▶ DATASET RECORDS

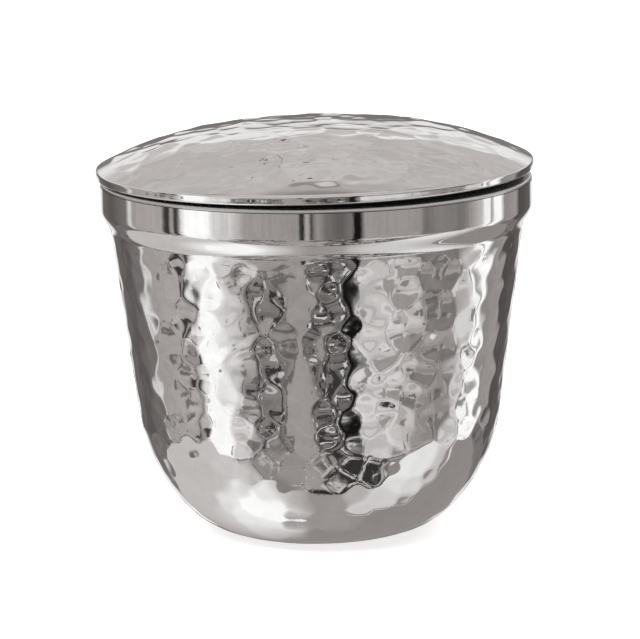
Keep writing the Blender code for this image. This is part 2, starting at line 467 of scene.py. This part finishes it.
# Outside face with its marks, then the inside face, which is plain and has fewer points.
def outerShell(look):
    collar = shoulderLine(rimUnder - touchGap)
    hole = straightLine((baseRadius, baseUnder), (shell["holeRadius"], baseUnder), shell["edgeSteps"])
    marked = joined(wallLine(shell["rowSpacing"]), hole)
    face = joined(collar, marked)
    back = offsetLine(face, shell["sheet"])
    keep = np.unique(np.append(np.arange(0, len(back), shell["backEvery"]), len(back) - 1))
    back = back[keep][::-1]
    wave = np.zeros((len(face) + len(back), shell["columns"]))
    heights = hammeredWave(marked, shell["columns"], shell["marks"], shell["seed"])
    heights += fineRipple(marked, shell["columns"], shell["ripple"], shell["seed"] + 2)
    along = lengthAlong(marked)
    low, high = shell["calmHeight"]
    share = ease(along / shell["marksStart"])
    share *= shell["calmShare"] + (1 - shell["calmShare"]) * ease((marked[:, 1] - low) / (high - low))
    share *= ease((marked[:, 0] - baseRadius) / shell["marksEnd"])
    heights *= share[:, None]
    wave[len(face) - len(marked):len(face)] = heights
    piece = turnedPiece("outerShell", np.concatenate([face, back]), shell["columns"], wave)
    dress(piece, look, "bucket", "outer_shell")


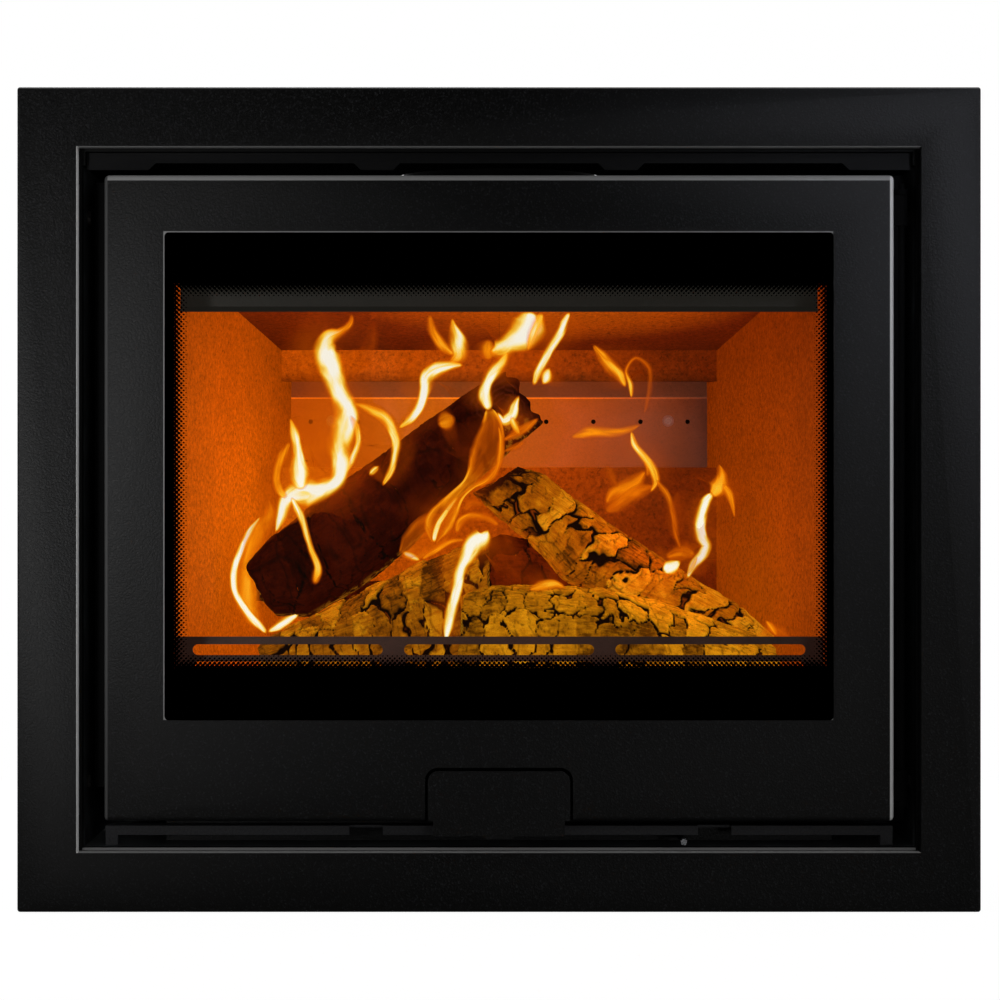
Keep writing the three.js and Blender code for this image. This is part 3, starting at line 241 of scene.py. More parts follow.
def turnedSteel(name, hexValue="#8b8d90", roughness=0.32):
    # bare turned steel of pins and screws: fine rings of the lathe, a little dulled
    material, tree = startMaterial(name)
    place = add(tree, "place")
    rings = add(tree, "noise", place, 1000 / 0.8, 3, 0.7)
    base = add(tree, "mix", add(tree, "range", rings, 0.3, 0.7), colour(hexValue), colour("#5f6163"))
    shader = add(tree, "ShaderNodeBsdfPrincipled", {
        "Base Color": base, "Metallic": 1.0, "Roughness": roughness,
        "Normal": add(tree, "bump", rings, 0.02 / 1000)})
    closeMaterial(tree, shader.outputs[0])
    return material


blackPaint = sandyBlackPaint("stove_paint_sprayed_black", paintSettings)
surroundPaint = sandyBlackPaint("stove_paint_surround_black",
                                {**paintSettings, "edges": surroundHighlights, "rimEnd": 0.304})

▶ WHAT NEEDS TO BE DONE
Can you reproduce all the material exactly?

▶ EXERCISE RESPONSE
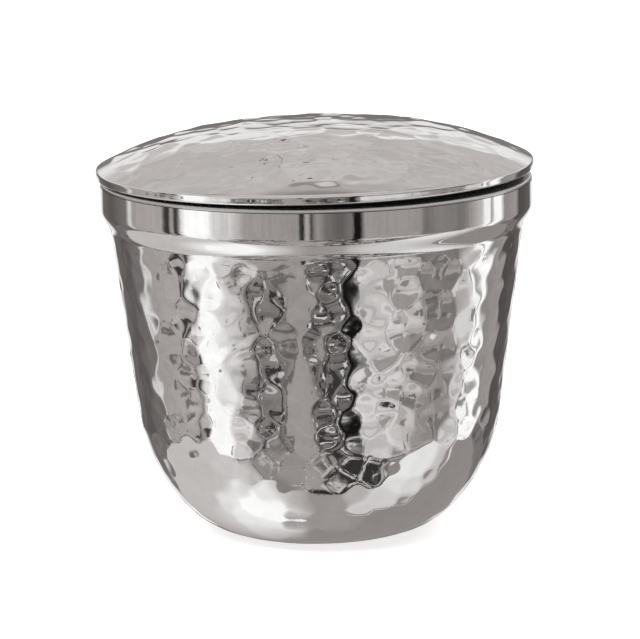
Keep writing the Blender code for this image. This is part 2, starting at line 467 of scene.py. This part finishes it.
# Outside face with its marks, then the inside face, which is plain and has fewer points.
def outerShell(look):
    collar = shoulderLine(rimUnder - touchGap)
    hole = straightLine((baseRadius, baseUnder), (shell["holeRadius"], baseUnder), shell["edgeSteps"])
    marked = joined(wallLine(shell["rowSpacing"]), hole)
    face = joined(collar, marked)
    back = offsetLine(face, shell["sheet"])
    keep = np.unique(np.append(np.arange(0, len(back), shell["backEvery"]), len(back) - 1))
    back = back[keep][::-1]
    wave = np.zeros((len(face) + len(back), shell["columns"]))
    heights = hammeredWave(marked, shell["columns"], shell["marks"], shell["seed"])
    heights += fineRipple(marked, shell["columns"], shell["ripple"], shell["seed"] + 2)
    along = lengthAlong(marked)
    low, high = shell["calmHeight"]
    share = ease(along / shell["marksStart"])
    share *= shell["calmShare"] + (1 - shell["calmShare"]) * ease((marked[:, 1] - low) / (high - low))
    share *= ease((marked[:, 0] - baseRadius) / shell["marksEnd"])
    heights *= share[:, None]
    wave[len(face) - len(marked):len(face)] = heights
    piece = turnedPiece("outerShell", np.concatenate([face, back]), shell["columns"], wave)
    dress(piece, look, "bucket", "outer_shell")


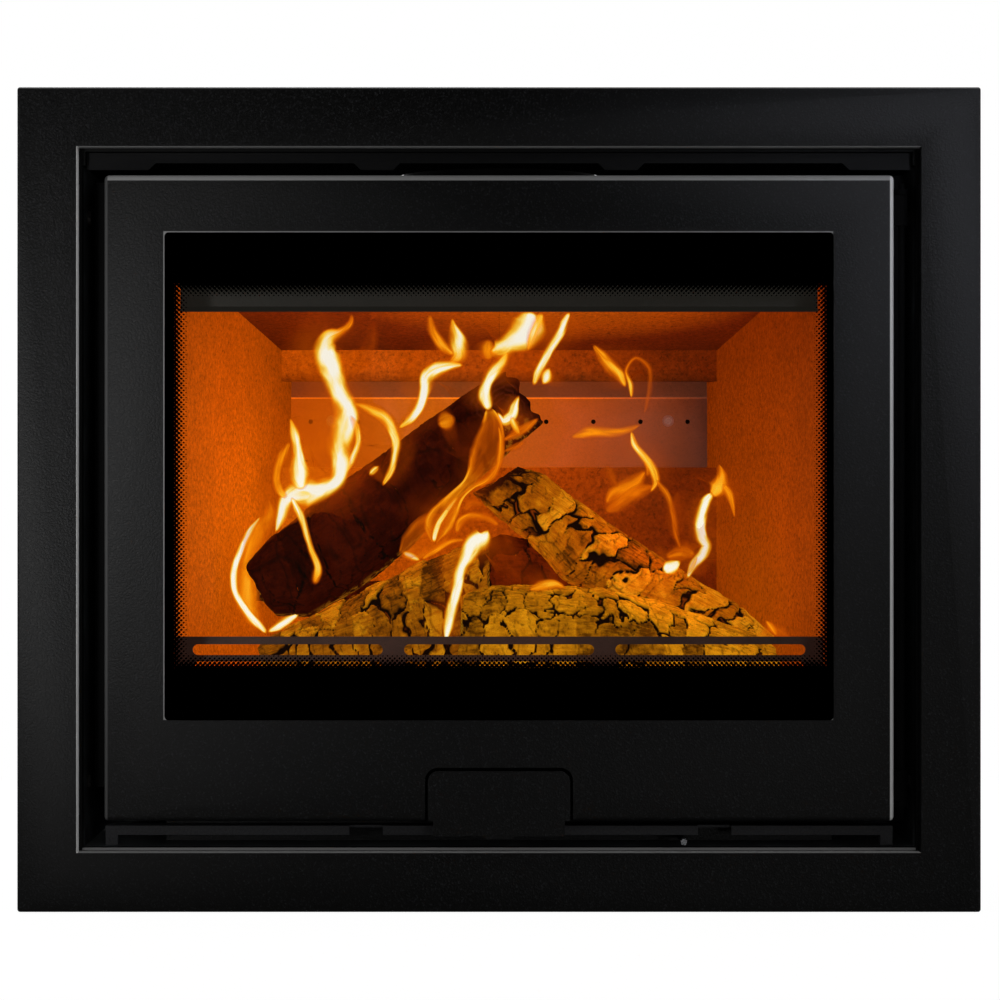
Keep writing the three.js and Blender code for this image. This is part 3, starting at line 241 of scene.py. More parts follow.
def turnedSteel(name, hexValue="#8b8d90", roughness=0.32):
    # bare turned steel of pins and screws: fine rings of the lathe, a little dulled
    material, tree = startMaterial(name)
    place = add(tree, "place")
    rings = add(tree, "noise", place, 1000 / 0.8, 3, 0.7)
    base = add(tree, "mix", add(tree, "range", rings, 0.3, 0.7), colour(hexValue), colour("#5f6163"))
    shader = add(tree, "ShaderNodeBsdfPrincipled", {
        "Base Color": base, "Metallic": 1.0, "Roughness": roughness,
        "Normal": add(tree, "bump", rings, 0.02 / 1000)})
    closeMaterial(tree, shader.outputs[0])
    return material


blackPaint = sandyBlackPaint("stove_paint_sprayed_black", paintSettings)
surroundPaint = sandyBlackPaint("stove_paint_surround_black",
                                {**paintSettings, "edges": surroundHighlights, "rimEnd": 0.304})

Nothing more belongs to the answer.